Kōnane: a Traditional Game of Strategy. Kōnane is an ancient Hawaiian game reminiscent of checkers, and is played with pebbles placed in even lines on a stone or wooden board. It was played by all classes of people, and remains popular among Hawaiians. Come test your strategic skills against your friends and make your own cloth board to play on at home. Part of Hawai‘i Volcanoes’ ongoing ‘Ike Hana No‘eau “Experience the Skillful Work” workshops. Free. 
When: Wed., Feb. 10 from 10 a.m. to 12 p.m. 
Where: Kīlauea Visitor Center lānai 

Hula Performance by Hālau Ke ‘Olu Makani o Maunaloa.
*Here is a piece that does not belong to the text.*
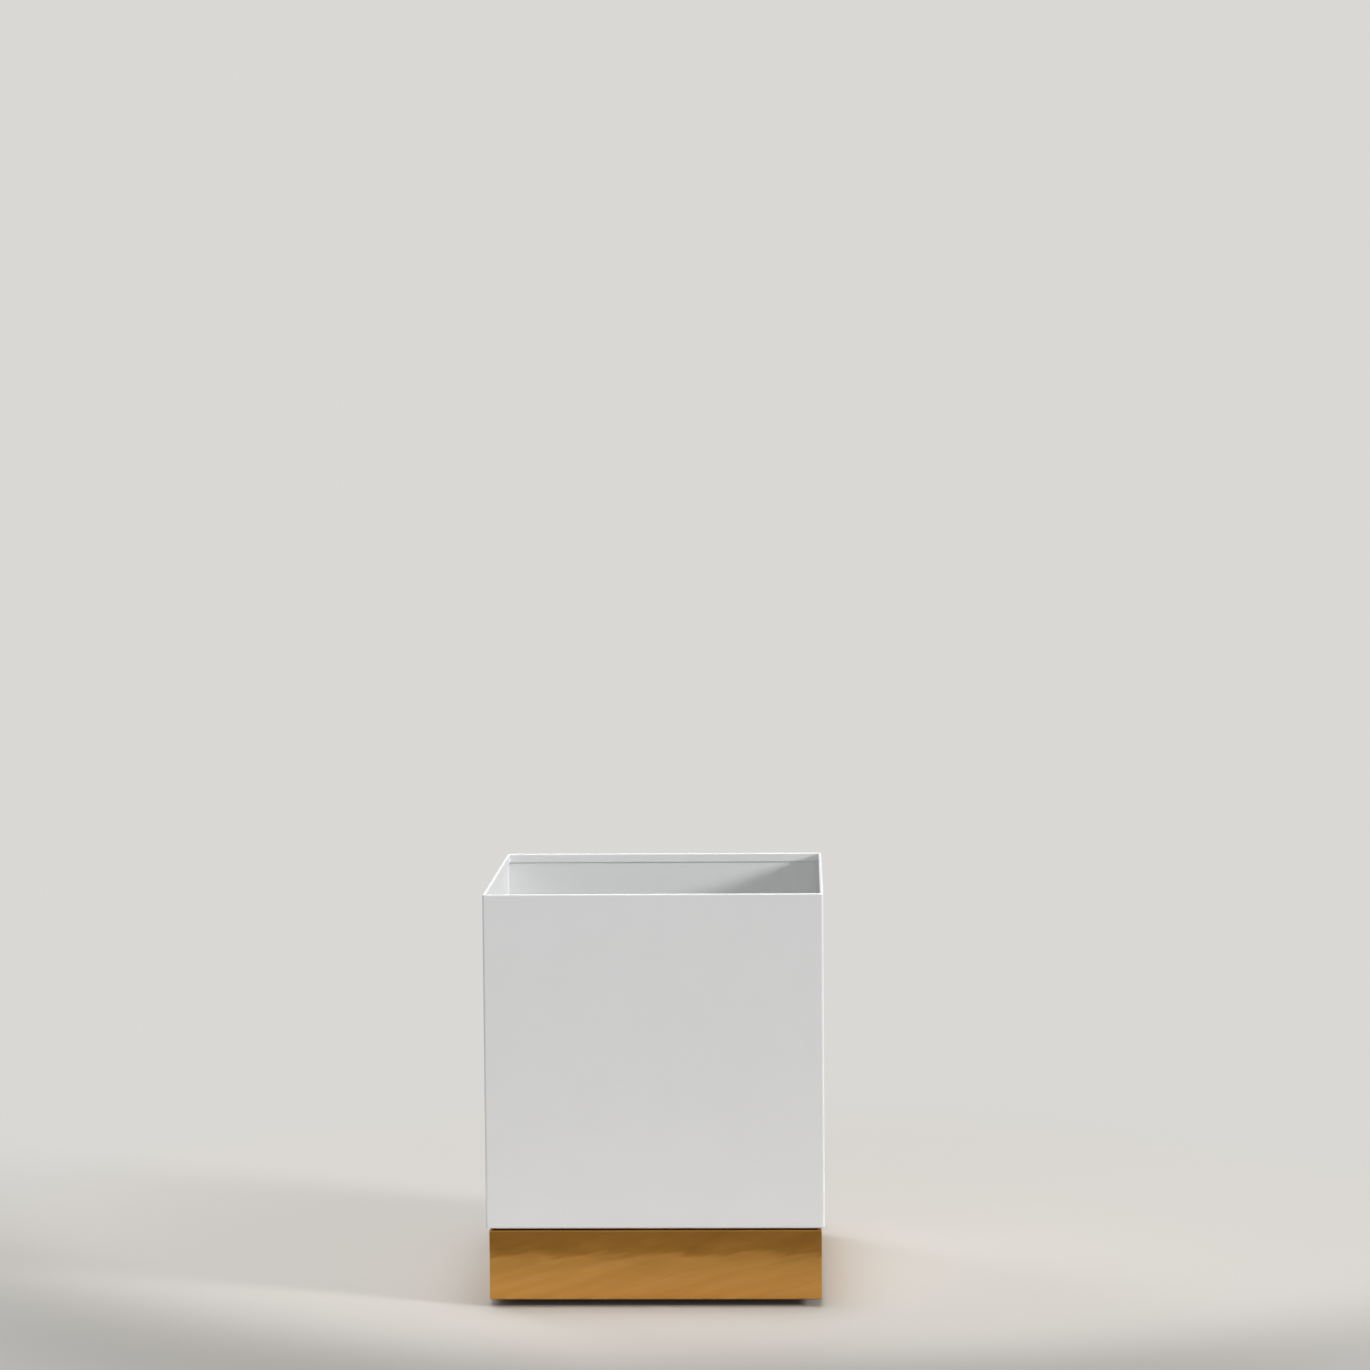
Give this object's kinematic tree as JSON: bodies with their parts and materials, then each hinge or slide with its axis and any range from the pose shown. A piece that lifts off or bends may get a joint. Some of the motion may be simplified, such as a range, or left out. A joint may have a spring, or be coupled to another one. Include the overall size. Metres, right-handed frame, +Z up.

Come enjoy a breathtaking performance by Hālau Ke ‘Olu Makani o Maunaloa, under the direction of kumu hula Meleana Manuel of Volcano. The hālau has participated in many competitions, festivals and events in Hawai‘i, Japan and on the mainland – all locations where they have branches. The goal is to perpetuate Hawaiian culture, protocol and history through song and dance while instilling confidence, respect and responsibility. Kumu Meleana received her ‘ūniki from Master Loea George Lanakilakeikiahiali‘i Na‘ope. Part of Hawai‘i Volcanoes’ ongoing Nā Leo Manu “Heavenly Voices” presentations. Free. 
When: Wed., Feb. 17 from 6:30 p.m. to 8 p.m. 
Where: Kīlauea Visitor Center Auditorium 

Centennial Series After Dark in the Park: Natural Resources of Kahuku. Park Botanist Sierra McDaniel and Wildlife Biologist Jon Faford discuss the natural treasures of the Kahuku Unit, former ranch lands acquired by the National Park Service in 2003, and the challenges of conserving the native species like nēnē, hāhā and Mauna Loa silverswords that cling to life here. Part of Hawai‘i Volcanoes’ Centennial After Dark in the Park series. Free. 
When: Tues., Feb. 23 at 7 p.m.
Where: Kīlauea Visitor Center Auditorium 

Centennial Hike: Forested Pit Crater at Kahuku. Park Botanist Sierra McDaniel and Wildlife Biologist Jon Faford lead a moderate 2.4-mile roundtrip hike to a forested pit crater in the Kahuku Unit that naturally protects rare and endangered Hawaiian plant species like hāhā, koli‘i, ha‘iwale and ōpuhe. Large ‘ōhi‘a, hapu‘u pulu and ‘ama‘u ferns are easily observed in this crater, and other native plants like ‘ōlapa, pilo and the Hawaiian raspberry, ‘akala, grow along the trail. Sturdy footwear, water, light rain gear, sun protection, and a snack are recommended. About three hours.
When: Sat., Feb. 27, 10 a.m. 
Where: Meet at the Kahuku Unit visitor contact station. Enter the Kahuku Unit on the mauka (inland) side of Highway 11 near mile marker 70.5. 

2016 is the centennial anniversary for Hawai‘i Volcanoes National Park, and the year-long Centennial After Dark in the Park & Hike Series. To find out what’s happening throughout 2016, visit the park website. It’s also the 100th anniversary of the National Park Service. To find centennial events at other national parks, visit Find Your Park.  


Ancient kōnane board made of lava rock
An ancient kōnane board, made of lava rock, welcomes hikers along the Puna Coast Trail.